Bovendien, aangezien het doorknippen van een navelstreng kan worden beschouwd als een vorm van onthechting, ontdekken we onmiddellijk dat een gezonde onthechting in elke levenssfeer daadwerkelijk het potentieel heeft om onze basisstaat van zijn te veranderen van angstig naar vreugdevol; wat standaard het geval is wanneer het vertrouwen in ons eigen vermogen om voor onszelf na te denken en te beslissen volledig geïntegreerd is. Dat heeft een grote impact op de manier waarop we de wereld ervaren, want het maakt nogal een verschil of we doen wat we doen vanuit een basisstaat van angst of vreugde; en in het laatste geval is het bijna onmogelijk om niet te houden van alles wat je doet. Precies dat is een reden waarom veel filosofische en religieuze teksten verkondigen dat de hoogste wijsheid ligt in onthechting.
Om dat laatste punt te onderstrepen stelt Alan Watts in Become What You Are:
“Onthechting betekent dat je geen spijt hebt van het verleden en geen angst voor de toekomst; dat je het leven haar gang laat gaan zonder te proberen de beweging en verandering ervan te verstoren.”
In de praktijk betekent dit dat we in staat zijn om volop te genieten van aangename momenten wanneer ze zich voordoen, zonder energie te verspillen aan de wens dat ze nooit mogen eindigen; en dat we in staat zijn om onaangename momenten te accepteren wanneer ze zich voordoen, zonder energie te verspillen door er weerstand aan te bieden en te wensen dat ze zo snel mogelijk ophouden. Watts vervolgt:
“Op deze manier bewegen we mee met het leven en zijn we in perfecte harmonie met de veranderende muziek ervan.
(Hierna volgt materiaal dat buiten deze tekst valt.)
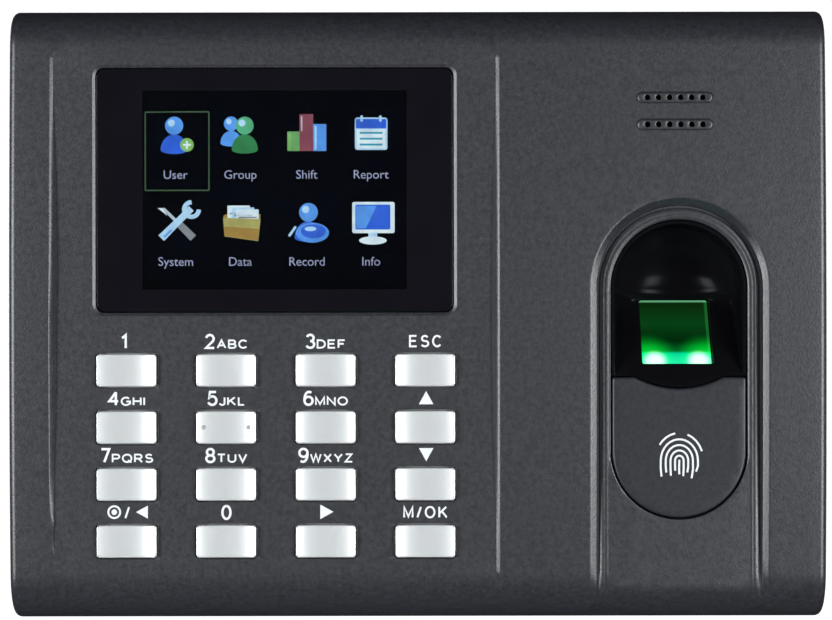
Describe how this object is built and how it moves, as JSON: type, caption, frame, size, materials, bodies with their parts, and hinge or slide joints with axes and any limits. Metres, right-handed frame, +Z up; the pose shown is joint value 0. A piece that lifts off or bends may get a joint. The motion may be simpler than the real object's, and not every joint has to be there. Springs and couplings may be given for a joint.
{
  "type": "fingerprint scanner terminal",
  "caption": "Wall-mounted terminal with a colour display, a keypad, a speaker grille and an optical fingerprint reader in an arched finger channel.",
  "frame": {"origin": "centre of the wall plate's back face, so the wall is the plane y = 0", "axes": "+X to the right when facing the terminal, +Y into the wall, +Z up"},
  "size_m": [0.18, 0.037, 0.135],
  "materials": {
    "casing": "fine-grained satin charcoal ABS",
    "window": "black back-printed acrylic",
    "display": "colour display, lit",
    "key_plastic": "satin silver-white",
    "rubber": "silicone sheet",
    "scoop_gloss": "polished black",
    "prism_glass": "green-lit optical glass",
    "lamp": "lit lamp",
    "board": "green solder mask",
    "chip": "moulded black",
    "relay": "blue case",
    "terminal_green": "green",
    "black_plastic": "black",
    "battery_wrap": "shrink sleeve",
    "ribbon": "flat ribbon",
    "wire": "insulated leads",
    "cone_paper": "treated paper",
    "plate_steel": "zinc-plated sheet",
    "screw_steel": "nickel-plated"
  },
  "bodies": {
    "casing": {"front_cover": "casing", "rear_cover": "casing", "finger_rest": "casing", "wall_plate": "plate_steel", "lcd_window": "window", "lcd_panel": "display", "lcd_frame": "plate_steel", "lcd_flex": "ribbon", "keypad_mat": "rubber", "main_board": "board", "processor": "chip", "memory_chip": "chip", "lock_relay": "relay", "coin_cell": "plate_steel", "ethernet_jack": "plate_steel", "dc_jack": "black_plastic", "terminal_block": "terminal_green", "usb_port": "plate_steel", "reset_switch": "black_plastic", "tamper_switch": "black_plastic", "battery_pack": "battery_wrap", "battery_wires": "wire", "speaker_frame": "plate_steel", "speaker_cone": "cone_paper", "speaker_magnet": "screw_steel", "speaker_wires": "wire", "sensor_prism": "prism_glass", "sensor_housing": "black_plastic", "sensor_board": "board", "sensor_led_left": "lamp", "sensor_led_right": "lamp", "sensor_lens": "black_plastic", "sensor_bezel": "scoop_gloss", "sensor_cable": "ribbon", "plate_screw": "screw_steel", "cover_screw_1": "screw_steel", "cover_screw_2": "screw_steel", "cover_screw_3": "screw_steel", "cover_screw_4": "screw_steel", "board_screw_1": "screw_steel", "board_screw_2": "screw_steel", "board_screw_3": "screw_steel"},
    "key_1": {"key_1": "key_plastic"},
    "key_2": {"key_2": "key_plastic"},
    "key_3": {"key_3": "key_plastic"},
    "key_esc": {"key_esc": "key_plastic"},
    "key_4": {"key_4": "key_plastic"},
    "key_5": {"key_5": "key_plastic"},
    "key_6": {"key_6": "key_plastic"},
    "key_up": {"key_up": "key_plastic"},
    "key_7": {"key_7": "key_plastic"},
    "key_8": {"key_8": "key_plastic"},
    "key_9": {"key_9": "key_plastic"},
    "key_down": {"key_down": "key_plastic"},
    "key_left": {"key_left": "key_plastic"},
    "key_0": {"key_0": "key_plastic"},
    "key_right": {"key_right": "key_plastic"},
    "key_ok": {"key_ok": "key_plastic"},
    "tamper_plunger": {"tamper_plunger": "key_plastic"},
    "reset_button": {"reset_button": "key_plastic"}
  },
  "joints": [
    {"name": "key_1_press", "type": "slide", "parent": "casing", "child": "key_1", "axis": [0, 1, 0], "range_m": [0, 0.001], "stiffness_N_per_m": 1200, "deforming": ["keypad_mat"]},
    {"name": "key_2_press", "type": "slide", "parent": "casing", "child": "key_2", "axis": [0, 1, 0], "range_m": [0, 0.001], "stiffness_N_per_m": 1200, "deforming": ["keypad_mat"]},
    {"name": "key_3_press", "type": "slide", "parent": "casing", "child": "key_3", "axis": [0, 1, 0], "range_m": [0, 0.001], "stiffness_N_per_m": 1200, "deforming": ["keypad_mat"]},
    {"name": "key_esc_press", "type": "slide", "parent": "casing", "child": "key_esc", "axis": [0, 1, 0], "range_m": [0, 0.001], "stiffness_N_per_m": 1200, "deforming": ["keypad_mat"]},
    {"name": "key_4_press", "type": "slide", "parent": "casing", "child": "key_4", "axis": [0, 1, 0], "range_m": [0, 0.001], "stiffness_N_per_m": 1200, "deforming": ["keypad_mat"]},
    {"name": "key_5_press", "type": "slide", "parent": "casing", "child": "key_5", "axis": [0, 1, 0], "range_m": [0, 0.001], "stiffness_N_per_m": 1200, "deforming": ["keypad_mat"]},
    {"name": "key_6_press", "type": "slide", "parent": "casing", "child": "key_6", "axis": [0, 1, 0], "range_m": [0, 0.001], "stiffness_N_per_m": 1200, "deforming": ["keypad_mat"]},
    {"name": "key_up_press", "type": "slide", "parent": "casing", "child": "key_up", "axis": [0, 1, 0], "range_m": [0, 0.001], "stiffness_N_per_m": 1200, "deforming": ["keypad_mat"]},
    {"name": "key_7_press", "type": "slide", "parent": "casing", "child": "key_7", "axis": [0, 1, 0], "range_m": [0, 0.001], "stiffness_N_per_m": 1200, "deforming": ["keypad_mat"]},
    {"name": "key_8_press", "type": "slide", "parent": "casing", "child": "key_8", "axis": [0, 1, 0], "range_m": [0, 0.001], "stiffness_N_per_m": 1200, "deforming": ["keypad_mat"]},
    {"name": "key_9_press", "type": "slide", "parent": "casing", "child": "key_9", "axis": [0, 1, 0], "range_m": [0, 0.001], "stiffness_N_per_m": 1200, "deforming": ["keypad_mat"]},
    {"name": "key_down_press", "type": "slide", "parent": "casing", "child": "key_down", "axis": [0, 1, 0], "range_m": [0, 0.001], "stiffness_N_per_m": 1200, "deforming": ["keypad_mat"]},
    {"name": "key_left_press", "type": "slide", "parent": "casing", "child": "key_left", "axis": [0, 1, 0], "range_m": [0, 0.001], "stiffness_N_per_m": 1200, "deforming": ["keypad_mat"]},
    {"name": "key_0_press", "type": "slide", "parent": "casing", "child": "key_0", "axis": [0, 1, 0], "range_m": [0, 0.001], "stiffness_N_per_m": 1200, "deforming": ["keypad_mat"]},
    {"name": "key_right_press", "type": "slide", "parent": "casing", "child": "key_right", "axis": [0, 1, 0], "range_m": [0, 0.001], "stiffness_N_per_m": 1200, "deforming": ["keypad_mat"]},
    {"name": "key_ok_press", "type": "slide", "parent": "casing", "child": "key_ok", "axis": [0, 1, 0], "range_m": [0, 0.001], "stiffness_N_per_m": 1200, "deforming": ["keypad_mat"]},
    {"name": "tamper_plunger_press", "type": "slide", "parent": "casing", "child": "tamper_plunger", "axis": [0, -1, 0], "range_m": [0, 0.0012], "stiffness_N_per_m": 300},
    {"name": "reset_button_press", "type": "slide", "parent": "casing", "child": "reset_button", "axis": [0, 0, 1], "range_m": [0, 0.0003], "stiffness_N_per_m": 6000}
  ]
}
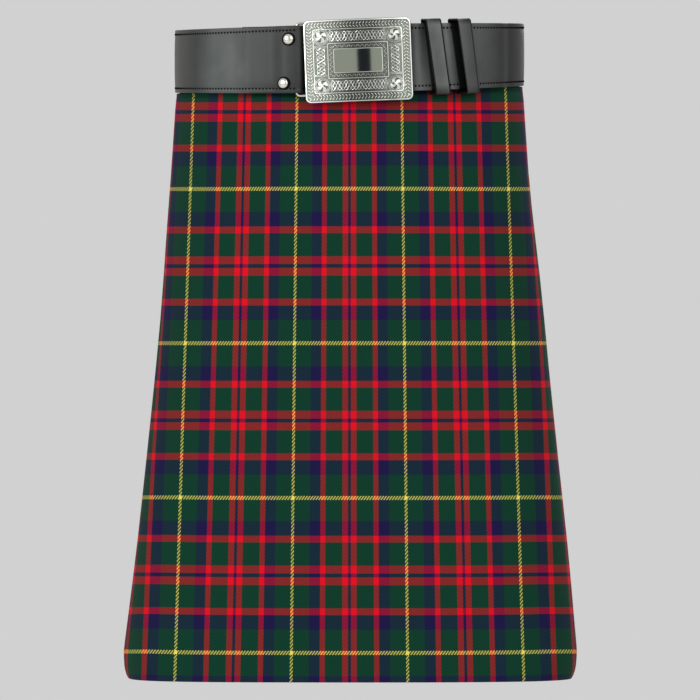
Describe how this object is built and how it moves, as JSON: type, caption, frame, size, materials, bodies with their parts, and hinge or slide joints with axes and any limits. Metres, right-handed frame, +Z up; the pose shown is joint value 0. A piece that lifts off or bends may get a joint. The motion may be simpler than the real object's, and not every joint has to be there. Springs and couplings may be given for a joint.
{
  "type": "scottish kilt with belt",
  "caption": "Tartan wrap kilt held in its worn shape, with a flat front apron, knife pleats round the back and a leather belt with a cast plate buckle.",
  "frame": {"origin": "centre of the waist opening, level with the cloth's top edge at the centre front, where the wearer's waist holds the kilt", "axes": "+Z up, the front of the kilt faces -Y, +X to the wearer's left"},
  "size_m": [0.4112, 0.319, 0.5988],
  "materials": {
    "tartan": "woven wool tartan in green, navy and red with a yellow line, 2/2 twill",
    "black_leather": "smooth black leather with a satin finish, stitched along both edges",
    "antique_silver": "cast plate with an antique silver finish",
    "nickel": "polished nickel"
  },
  "bodies": {
    "root": {"over_apron": "tartan", "pleats": "tartan", "under_apron": "tartan", "waistband": "tartan", "under_waistband": "tartan", "belt_loop_left": "tartan", "belt_loop_right": "tartan", "belt_strap": "black_leather", "keeper_front": "black_leather", "keeper_side": "black_leather", "hip_strap": "black_leather", "hip_tab": "black_leather", "buckle_plate": "antique_silver", "loop_left": "nickel", "loop_right": "nickel", "rivet_upper": "nickel", "rivet_lower": "nickel", "hip_buckle": "nickel"}
  },
  "joints": []
}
Dit wordt Verlichting genoemd.”
Ik noem het: Vrijheid.
Vrolijke groetjes,
Erik Stout
[1] Wat niet wil zeggen dat ze geen obstakels of ontberingen hoefden te overwinnen.
[2] Een punt dat prachtig naar voren komt in The Paradox of Choice: Why More Is Less van Barry Schwartz.
[3] Dit voorbeeld dient als illustratie van hoe ouders, zelfs als ze de beste bedoelingen hebben, onbewust hun kinderen kunnen schaden; vooral als ze door hun eigen ouders zijn ‘omgekocht’. Natuurlijk, en gelukkig, sluit dit de miljoenen huishoudens uit waar ouders zowel mentaal als fysiek beschikbaar zijn voor hun kinderen.
[4] “Einstein was een van de weinige uitzonderingen die weigerde de oorlog (WOI) te steunen, maar de overgrote meerderheid van de Duitse en Franse intellectuelen was voorstander van de oorlog.” Erich Fromm – The Art of Listening
Bovendien is de zelfverrijking van de Britse hogere klassen en hogere militaire rangen in WOI bekend, goed gedocumenteerd en briljant geparodieerd in de serie Blackadder Goes Forth.